What is required: Quote the lines that run from the line containing "space, combined=stone), lip_round)" down to the line containing "bpy.data.objects.remove(obj)". Include both of those lines, reproduce each exactly, and omit everything else.

Source data:
*-*-*

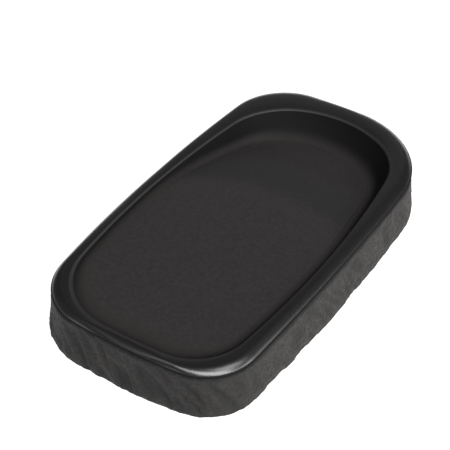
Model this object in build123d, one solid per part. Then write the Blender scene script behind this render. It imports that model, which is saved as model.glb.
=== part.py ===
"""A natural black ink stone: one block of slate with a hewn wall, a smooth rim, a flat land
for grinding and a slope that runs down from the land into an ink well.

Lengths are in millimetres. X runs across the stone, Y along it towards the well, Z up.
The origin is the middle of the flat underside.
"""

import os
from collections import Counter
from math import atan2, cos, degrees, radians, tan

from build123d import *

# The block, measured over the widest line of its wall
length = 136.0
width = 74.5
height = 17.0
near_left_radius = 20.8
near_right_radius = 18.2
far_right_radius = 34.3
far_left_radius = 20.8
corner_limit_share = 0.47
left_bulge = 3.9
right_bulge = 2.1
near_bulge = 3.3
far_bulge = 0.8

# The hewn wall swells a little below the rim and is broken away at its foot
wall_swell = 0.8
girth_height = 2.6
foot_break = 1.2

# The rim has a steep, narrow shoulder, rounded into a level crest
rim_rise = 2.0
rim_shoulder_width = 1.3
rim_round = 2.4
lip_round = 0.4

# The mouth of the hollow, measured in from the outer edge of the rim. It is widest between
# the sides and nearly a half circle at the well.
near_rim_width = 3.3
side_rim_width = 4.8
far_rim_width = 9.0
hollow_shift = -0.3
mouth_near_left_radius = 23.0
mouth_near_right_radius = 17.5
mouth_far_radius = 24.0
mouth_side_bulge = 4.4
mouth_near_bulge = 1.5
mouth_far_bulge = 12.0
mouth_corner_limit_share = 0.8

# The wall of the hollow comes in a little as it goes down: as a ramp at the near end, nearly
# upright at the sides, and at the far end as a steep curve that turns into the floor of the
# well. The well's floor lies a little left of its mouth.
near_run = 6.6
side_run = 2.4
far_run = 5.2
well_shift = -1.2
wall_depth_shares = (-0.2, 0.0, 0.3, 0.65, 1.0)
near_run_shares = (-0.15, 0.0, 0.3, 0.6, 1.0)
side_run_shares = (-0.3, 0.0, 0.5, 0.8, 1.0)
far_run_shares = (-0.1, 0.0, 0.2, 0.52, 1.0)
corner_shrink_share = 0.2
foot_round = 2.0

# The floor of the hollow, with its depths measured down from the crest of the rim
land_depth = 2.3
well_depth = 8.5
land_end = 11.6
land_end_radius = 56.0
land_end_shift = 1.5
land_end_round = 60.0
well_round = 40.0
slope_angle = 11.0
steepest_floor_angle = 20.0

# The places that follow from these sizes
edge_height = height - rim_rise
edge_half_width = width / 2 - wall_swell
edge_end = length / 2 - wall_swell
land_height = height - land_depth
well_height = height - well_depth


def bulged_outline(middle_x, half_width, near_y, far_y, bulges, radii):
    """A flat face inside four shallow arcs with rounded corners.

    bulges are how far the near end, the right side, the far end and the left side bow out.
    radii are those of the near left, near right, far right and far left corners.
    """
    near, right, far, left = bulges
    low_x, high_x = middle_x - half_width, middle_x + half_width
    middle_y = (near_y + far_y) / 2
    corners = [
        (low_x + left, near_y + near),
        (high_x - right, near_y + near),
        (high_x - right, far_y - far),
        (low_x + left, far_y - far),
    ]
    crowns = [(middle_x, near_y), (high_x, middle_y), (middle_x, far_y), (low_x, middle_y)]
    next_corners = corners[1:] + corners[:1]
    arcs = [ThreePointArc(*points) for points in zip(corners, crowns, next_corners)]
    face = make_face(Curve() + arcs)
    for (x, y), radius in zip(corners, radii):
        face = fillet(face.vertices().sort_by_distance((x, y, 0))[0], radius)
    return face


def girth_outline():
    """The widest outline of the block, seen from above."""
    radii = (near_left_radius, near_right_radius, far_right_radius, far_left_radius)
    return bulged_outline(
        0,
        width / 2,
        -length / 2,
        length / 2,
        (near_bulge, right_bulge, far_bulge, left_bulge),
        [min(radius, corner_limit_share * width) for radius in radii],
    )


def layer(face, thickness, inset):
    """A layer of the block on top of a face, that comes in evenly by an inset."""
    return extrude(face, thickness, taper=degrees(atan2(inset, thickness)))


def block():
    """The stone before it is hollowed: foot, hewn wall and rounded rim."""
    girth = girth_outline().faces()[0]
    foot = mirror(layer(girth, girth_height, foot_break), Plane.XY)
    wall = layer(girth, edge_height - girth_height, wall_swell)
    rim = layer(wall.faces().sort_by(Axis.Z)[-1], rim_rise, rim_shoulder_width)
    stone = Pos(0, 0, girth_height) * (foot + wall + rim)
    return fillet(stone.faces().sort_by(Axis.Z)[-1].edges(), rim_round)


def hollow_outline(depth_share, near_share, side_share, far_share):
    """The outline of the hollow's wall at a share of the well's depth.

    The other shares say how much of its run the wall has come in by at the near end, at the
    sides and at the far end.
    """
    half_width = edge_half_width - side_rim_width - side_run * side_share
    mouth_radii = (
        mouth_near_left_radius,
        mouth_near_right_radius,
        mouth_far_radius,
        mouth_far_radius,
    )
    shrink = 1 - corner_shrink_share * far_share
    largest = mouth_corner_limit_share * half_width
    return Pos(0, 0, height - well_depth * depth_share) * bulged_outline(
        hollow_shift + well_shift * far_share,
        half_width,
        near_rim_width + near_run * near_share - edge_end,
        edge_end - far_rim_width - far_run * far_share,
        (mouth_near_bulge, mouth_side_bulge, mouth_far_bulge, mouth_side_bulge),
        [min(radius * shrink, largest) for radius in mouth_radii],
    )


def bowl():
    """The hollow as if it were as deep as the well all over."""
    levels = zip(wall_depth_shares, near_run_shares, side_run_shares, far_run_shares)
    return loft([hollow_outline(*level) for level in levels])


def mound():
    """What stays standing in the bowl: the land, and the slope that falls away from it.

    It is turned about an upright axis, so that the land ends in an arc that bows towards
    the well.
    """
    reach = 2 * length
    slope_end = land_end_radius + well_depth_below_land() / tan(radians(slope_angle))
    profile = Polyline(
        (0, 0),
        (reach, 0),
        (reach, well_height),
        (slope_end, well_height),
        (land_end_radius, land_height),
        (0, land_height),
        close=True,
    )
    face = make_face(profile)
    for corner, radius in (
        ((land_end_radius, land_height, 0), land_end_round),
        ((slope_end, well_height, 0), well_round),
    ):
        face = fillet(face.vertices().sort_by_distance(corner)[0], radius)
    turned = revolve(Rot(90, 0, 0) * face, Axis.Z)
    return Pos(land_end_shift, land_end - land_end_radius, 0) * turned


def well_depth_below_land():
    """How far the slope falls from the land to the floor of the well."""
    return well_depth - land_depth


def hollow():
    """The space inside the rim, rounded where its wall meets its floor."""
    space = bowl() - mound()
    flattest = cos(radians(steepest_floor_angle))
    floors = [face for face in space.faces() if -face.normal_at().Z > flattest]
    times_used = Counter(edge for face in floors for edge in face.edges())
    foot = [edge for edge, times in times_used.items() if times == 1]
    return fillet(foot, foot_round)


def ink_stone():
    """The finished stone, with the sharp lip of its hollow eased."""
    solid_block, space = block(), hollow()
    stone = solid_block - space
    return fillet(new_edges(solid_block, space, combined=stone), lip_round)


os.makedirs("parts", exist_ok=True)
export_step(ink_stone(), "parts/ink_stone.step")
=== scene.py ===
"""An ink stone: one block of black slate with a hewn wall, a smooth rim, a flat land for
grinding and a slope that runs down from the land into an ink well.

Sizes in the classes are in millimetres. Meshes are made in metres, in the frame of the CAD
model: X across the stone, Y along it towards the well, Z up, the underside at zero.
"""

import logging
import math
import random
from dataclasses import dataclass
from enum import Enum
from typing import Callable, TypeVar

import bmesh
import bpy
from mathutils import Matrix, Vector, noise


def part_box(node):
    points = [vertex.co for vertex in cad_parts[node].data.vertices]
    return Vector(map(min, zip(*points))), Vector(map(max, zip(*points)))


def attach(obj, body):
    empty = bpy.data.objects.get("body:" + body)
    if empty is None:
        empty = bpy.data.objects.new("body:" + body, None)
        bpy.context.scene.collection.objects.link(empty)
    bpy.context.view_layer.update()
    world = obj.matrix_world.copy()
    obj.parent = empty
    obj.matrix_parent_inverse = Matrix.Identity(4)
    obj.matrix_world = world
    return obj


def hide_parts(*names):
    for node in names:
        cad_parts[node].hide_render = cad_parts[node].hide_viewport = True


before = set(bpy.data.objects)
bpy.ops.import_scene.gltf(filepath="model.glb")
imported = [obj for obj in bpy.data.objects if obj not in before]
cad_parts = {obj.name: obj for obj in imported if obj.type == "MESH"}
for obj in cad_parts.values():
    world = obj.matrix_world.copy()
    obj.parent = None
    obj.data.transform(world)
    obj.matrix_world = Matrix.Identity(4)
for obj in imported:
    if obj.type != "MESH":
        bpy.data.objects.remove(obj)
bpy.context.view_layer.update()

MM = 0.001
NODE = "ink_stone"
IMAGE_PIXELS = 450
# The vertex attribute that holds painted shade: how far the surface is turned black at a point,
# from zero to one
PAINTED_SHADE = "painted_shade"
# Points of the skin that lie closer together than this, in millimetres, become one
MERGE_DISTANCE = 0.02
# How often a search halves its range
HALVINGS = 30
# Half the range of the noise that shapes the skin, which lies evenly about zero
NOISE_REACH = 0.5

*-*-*

Answer to the exercise:
    return fillet(new_edges(solid_block, space, combined=stone), lip_round)


os.makedirs("parts", exist_ok=True)
export_step(ink_stone(), "parts/ink_stone.step")
=== scene.py ===
"""An ink stone: one block of black slate with a hewn wall, a smooth rim, a flat land for
grinding and a slope that runs down from the land into an ink well.

Sizes in the classes are in millimetres. Meshes are made in metres, in the frame of the CAD
model: X across the stone, Y along it towards the well, Z up, the underside at zero.
"""

import logging
import math
import random
from dataclasses import dataclass
from enum import Enum
from typing import Callable, TypeVar

import bmesh
import bpy
from mathutils import Matrix, Vector, noise


def part_box(node):
    points = [vertex.co for vertex in cad_parts[node].data.vertices]
    return Vector(map(min, zip(*points))), Vector(map(max, zip(*points)))


def attach(obj, body):
    empty = bpy.data.objects.get("body:" + body)
    if empty is None:
        empty = bpy.data.objects.new("body:" + body, None)
        bpy.context.scene.collection.objects.link(empty)
    bpy.context.view_layer.update()
    world = obj.matrix_world.copy()
    obj.parent = empty
    obj.matrix_parent_inverse = Matrix.Identity(4)
    obj.matrix_world = world
    return obj


def hide_parts(*names):
    for node in names:
        cad_parts[node].hide_render = cad_parts[node].hide_viewport = True


before = set(bpy.data.objects)
bpy.ops.import_scene.gltf(filepath="model.glb")
imported = [obj for obj in bpy.data.objects if obj not in before]
cad_parts = {obj.name: obj for obj in imported if obj.type == "MESH"}
for obj in cad_parts.values():
    world = obj.matrix_world.copy()
    obj.parent = None
    obj.data.transform(world)
    obj.matrix_world = Matrix.Identity(4)
for obj in imported:
    if obj.type != "MESH":
        bpy.data.objects.remove(obj)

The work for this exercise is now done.